**THE PROBLEM**:
For the listing that follows, give again exactly the lines from the one with "# Push-in air fitting beside the mains inlet" to the one with "obj.matrix_world = world", including both.

**MATERIAL SHOWN**:
..............................

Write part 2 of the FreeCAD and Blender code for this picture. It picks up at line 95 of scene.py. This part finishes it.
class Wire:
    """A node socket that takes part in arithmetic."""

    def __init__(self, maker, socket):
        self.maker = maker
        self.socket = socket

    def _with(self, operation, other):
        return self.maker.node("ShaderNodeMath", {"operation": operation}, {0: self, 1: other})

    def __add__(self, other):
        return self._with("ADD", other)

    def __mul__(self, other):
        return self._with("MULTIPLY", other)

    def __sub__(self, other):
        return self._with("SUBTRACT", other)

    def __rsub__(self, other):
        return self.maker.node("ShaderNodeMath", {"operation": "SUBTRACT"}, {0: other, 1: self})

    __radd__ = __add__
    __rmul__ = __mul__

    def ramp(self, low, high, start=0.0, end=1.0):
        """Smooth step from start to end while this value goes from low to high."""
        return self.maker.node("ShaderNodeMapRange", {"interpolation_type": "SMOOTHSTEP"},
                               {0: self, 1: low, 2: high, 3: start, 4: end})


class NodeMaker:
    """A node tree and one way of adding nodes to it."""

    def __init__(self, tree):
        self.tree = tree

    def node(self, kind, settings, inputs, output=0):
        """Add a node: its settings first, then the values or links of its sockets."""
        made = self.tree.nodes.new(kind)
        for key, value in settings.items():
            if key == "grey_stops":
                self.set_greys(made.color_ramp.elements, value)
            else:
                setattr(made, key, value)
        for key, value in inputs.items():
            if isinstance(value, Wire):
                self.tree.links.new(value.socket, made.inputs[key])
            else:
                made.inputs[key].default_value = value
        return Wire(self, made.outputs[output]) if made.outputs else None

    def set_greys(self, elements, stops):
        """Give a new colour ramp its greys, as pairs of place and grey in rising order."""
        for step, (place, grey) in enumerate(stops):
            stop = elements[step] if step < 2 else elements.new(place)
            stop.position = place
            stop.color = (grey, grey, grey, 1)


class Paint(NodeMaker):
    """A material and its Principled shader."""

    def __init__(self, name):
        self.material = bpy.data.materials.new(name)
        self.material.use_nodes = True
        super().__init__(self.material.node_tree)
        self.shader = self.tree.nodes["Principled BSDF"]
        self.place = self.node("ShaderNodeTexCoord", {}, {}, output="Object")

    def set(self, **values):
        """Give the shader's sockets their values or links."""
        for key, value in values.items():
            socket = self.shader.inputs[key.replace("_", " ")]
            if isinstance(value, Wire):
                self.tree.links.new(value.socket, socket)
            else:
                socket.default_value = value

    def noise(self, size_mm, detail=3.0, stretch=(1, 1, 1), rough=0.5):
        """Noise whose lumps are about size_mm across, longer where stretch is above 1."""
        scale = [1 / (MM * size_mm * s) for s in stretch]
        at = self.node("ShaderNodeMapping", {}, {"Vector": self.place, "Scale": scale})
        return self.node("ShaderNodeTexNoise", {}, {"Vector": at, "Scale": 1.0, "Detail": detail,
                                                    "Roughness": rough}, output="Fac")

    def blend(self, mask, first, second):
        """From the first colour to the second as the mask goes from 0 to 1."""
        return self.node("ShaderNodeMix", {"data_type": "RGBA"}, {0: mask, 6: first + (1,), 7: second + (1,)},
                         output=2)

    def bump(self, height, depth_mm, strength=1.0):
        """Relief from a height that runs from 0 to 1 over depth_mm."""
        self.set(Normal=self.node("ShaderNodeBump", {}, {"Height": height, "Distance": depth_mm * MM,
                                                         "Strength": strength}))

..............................

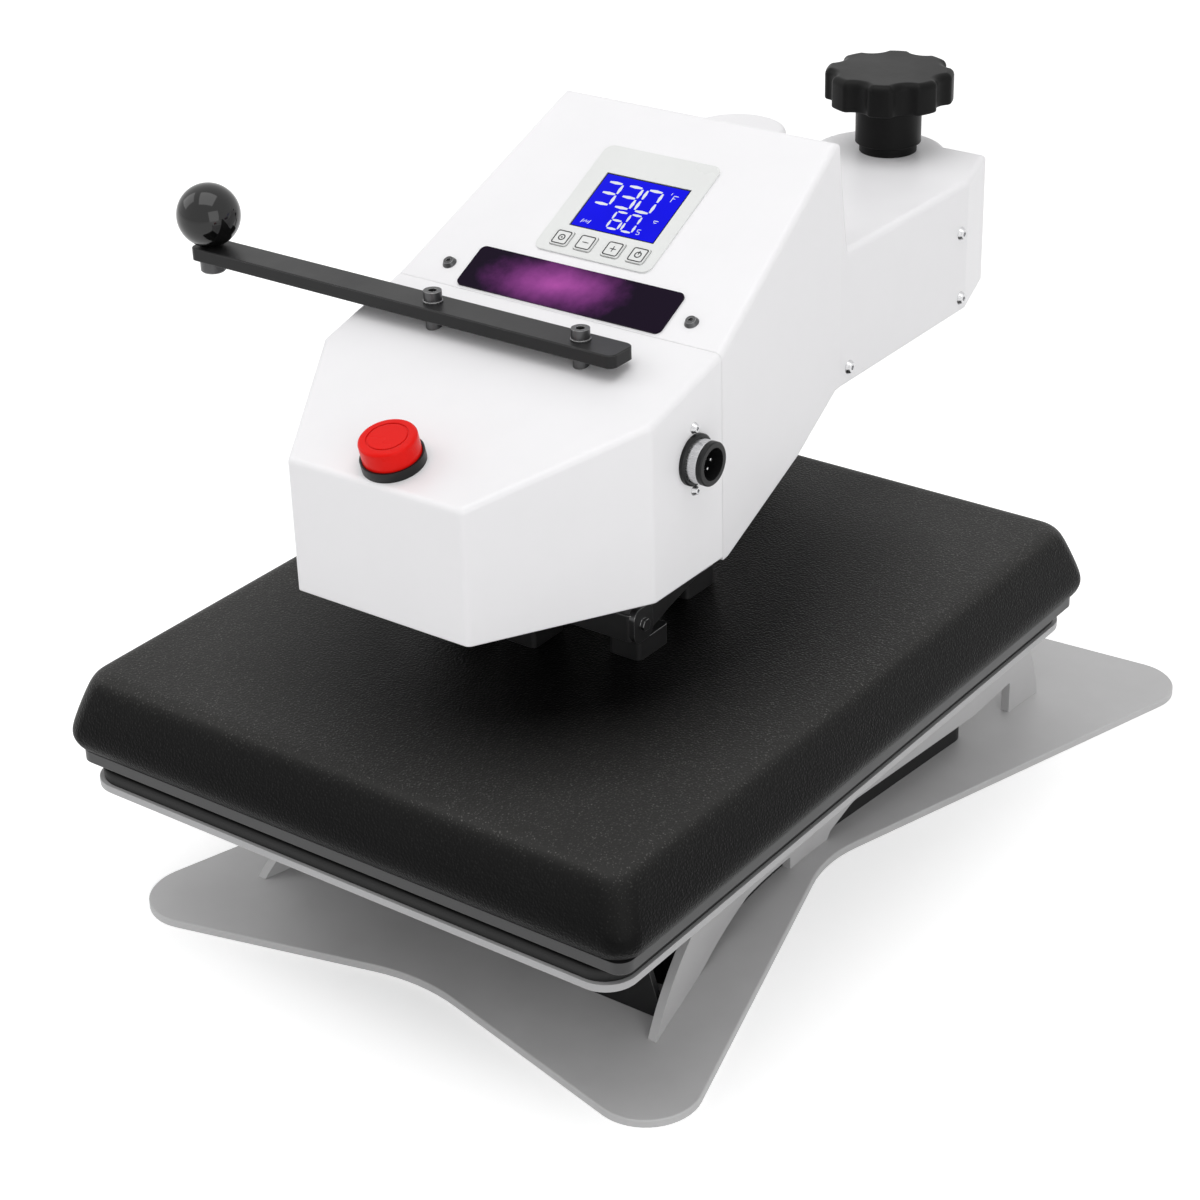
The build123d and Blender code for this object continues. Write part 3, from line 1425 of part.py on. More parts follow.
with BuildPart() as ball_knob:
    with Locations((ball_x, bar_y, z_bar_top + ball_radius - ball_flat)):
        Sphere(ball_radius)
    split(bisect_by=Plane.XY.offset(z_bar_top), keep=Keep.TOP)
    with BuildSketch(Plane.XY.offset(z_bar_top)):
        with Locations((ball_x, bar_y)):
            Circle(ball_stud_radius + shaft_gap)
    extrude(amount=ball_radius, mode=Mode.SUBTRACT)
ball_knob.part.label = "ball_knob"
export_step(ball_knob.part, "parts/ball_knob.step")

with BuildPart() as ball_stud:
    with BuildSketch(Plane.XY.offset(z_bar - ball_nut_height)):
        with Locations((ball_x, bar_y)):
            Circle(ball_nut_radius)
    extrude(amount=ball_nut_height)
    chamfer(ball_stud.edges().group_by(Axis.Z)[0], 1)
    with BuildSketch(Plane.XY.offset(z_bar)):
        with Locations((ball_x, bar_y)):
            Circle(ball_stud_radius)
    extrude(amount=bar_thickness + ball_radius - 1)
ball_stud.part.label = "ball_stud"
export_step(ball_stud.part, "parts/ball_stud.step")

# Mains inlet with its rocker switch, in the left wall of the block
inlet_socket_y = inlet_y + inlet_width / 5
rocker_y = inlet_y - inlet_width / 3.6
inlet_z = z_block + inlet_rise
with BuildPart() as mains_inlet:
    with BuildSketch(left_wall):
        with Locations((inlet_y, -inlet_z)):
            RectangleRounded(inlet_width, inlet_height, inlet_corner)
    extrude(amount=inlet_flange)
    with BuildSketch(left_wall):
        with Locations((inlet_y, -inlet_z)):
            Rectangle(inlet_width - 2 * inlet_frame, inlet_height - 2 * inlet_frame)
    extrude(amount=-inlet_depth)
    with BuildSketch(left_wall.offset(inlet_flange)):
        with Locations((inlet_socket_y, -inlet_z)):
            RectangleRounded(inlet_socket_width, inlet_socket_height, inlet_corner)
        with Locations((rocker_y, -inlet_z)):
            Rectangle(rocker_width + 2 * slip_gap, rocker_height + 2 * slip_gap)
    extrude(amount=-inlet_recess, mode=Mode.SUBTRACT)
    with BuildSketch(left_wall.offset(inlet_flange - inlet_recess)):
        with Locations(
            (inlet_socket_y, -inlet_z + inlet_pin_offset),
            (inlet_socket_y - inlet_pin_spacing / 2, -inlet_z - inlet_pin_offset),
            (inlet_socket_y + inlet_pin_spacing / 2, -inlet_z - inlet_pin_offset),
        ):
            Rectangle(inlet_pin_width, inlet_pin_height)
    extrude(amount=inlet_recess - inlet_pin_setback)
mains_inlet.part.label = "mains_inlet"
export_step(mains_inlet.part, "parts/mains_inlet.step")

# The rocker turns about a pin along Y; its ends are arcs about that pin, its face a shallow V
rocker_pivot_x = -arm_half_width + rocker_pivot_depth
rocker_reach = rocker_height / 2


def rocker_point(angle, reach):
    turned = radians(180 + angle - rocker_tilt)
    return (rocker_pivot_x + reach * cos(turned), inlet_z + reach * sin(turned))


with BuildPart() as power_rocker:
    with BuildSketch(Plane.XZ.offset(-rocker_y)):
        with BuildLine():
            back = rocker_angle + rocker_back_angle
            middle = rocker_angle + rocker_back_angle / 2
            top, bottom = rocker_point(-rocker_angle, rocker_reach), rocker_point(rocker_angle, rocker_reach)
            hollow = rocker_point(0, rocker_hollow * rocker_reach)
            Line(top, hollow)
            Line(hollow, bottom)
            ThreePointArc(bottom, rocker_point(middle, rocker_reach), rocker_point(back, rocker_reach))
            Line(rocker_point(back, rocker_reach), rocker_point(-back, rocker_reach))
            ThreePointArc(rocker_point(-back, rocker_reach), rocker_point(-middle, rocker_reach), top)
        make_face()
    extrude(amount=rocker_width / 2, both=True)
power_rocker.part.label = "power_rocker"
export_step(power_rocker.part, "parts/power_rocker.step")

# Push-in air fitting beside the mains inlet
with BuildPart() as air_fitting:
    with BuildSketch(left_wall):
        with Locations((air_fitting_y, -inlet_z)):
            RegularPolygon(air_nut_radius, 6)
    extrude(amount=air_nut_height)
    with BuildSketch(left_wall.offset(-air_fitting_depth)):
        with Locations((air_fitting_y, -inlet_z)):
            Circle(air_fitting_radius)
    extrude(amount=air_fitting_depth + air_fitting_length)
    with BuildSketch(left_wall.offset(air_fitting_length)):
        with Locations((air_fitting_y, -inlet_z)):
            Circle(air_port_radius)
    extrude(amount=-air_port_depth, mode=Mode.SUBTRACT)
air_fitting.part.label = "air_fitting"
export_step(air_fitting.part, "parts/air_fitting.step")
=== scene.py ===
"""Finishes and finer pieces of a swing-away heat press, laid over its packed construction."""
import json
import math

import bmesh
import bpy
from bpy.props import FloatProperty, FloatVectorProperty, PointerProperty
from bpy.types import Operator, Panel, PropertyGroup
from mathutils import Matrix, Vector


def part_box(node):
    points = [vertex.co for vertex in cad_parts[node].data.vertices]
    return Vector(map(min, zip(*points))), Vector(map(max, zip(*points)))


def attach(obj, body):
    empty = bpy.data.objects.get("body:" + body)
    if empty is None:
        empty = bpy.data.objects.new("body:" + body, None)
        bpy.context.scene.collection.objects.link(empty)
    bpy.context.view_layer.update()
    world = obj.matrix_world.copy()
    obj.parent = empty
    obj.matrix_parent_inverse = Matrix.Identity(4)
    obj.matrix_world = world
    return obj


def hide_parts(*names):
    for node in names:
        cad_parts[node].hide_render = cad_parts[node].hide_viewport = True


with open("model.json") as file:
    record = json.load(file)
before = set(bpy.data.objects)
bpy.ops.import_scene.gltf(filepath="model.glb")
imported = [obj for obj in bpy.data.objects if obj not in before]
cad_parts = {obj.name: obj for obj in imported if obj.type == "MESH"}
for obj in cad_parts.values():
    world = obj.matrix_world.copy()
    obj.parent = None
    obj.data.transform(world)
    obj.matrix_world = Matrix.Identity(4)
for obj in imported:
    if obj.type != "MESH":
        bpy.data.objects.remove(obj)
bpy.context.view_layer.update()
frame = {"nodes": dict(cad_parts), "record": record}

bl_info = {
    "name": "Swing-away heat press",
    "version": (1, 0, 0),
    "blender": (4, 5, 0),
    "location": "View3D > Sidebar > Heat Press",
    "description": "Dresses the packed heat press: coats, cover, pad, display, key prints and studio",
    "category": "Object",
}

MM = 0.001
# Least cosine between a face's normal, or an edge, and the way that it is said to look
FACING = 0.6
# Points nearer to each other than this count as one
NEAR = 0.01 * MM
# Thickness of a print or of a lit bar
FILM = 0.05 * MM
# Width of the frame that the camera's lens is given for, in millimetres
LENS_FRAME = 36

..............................

**EXPECTED ANSWER**:
# Push-in air fitting beside the mains inlet
with BuildPart() as air_fitting:
    with BuildSketch(left_wall):
        with Locations((air_fitting_y, -inlet_z)):
            RegularPolygon(air_nut_radius, 6)
    extrude(amount=air_nut_height)
    with BuildSketch(left_wall.offset(-air_fitting_depth)):
        with Locations((air_fitting_y, -inlet_z)):
            Circle(air_fitting_radius)
    extrude(amount=air_fitting_depth + air_fitting_length)
    with BuildSketch(left_wall.offset(air_fitting_length)):
        with Locations((air_fitting_y, -inlet_z)):
            Circle(air_port_radius)
    extrude(amount=-air_port_depth, mode=Mode.SUBTRACT)
air_fitting.part.label = "air_fitting"
export_step(air_fitting.part, "parts/air_fitting.step")
=== scene.py ===
"""Finishes and finer pieces of a swing-away heat press, laid over its packed construction."""
import json
import math

import bmesh
import bpy
from bpy.props import FloatProperty, FloatVectorProperty, PointerProperty
from bpy.types import Operator, Panel, PropertyGroup
from mathutils import Matrix, Vector


def part_box(node):
    points = [vertex.co for vertex in cad_parts[node].data.vertices]
    return Vector(map(min, zip(*points))), Vector(map(max, zip(*points)))


def attach(obj, body):
    empty = bpy.data.objects.get("body:" + body)
    if empty is None:
        empty = bpy.data.objects.new("body:" + body, None)
        bpy.context.scene.collection.objects.link(empty)
    bpy.context.view_layer.update()
    world = obj.matrix_world.copy()
    obj.parent = empty
    obj.matrix_parent_inverse = Matrix.Identity(4)
    obj.matrix_world = world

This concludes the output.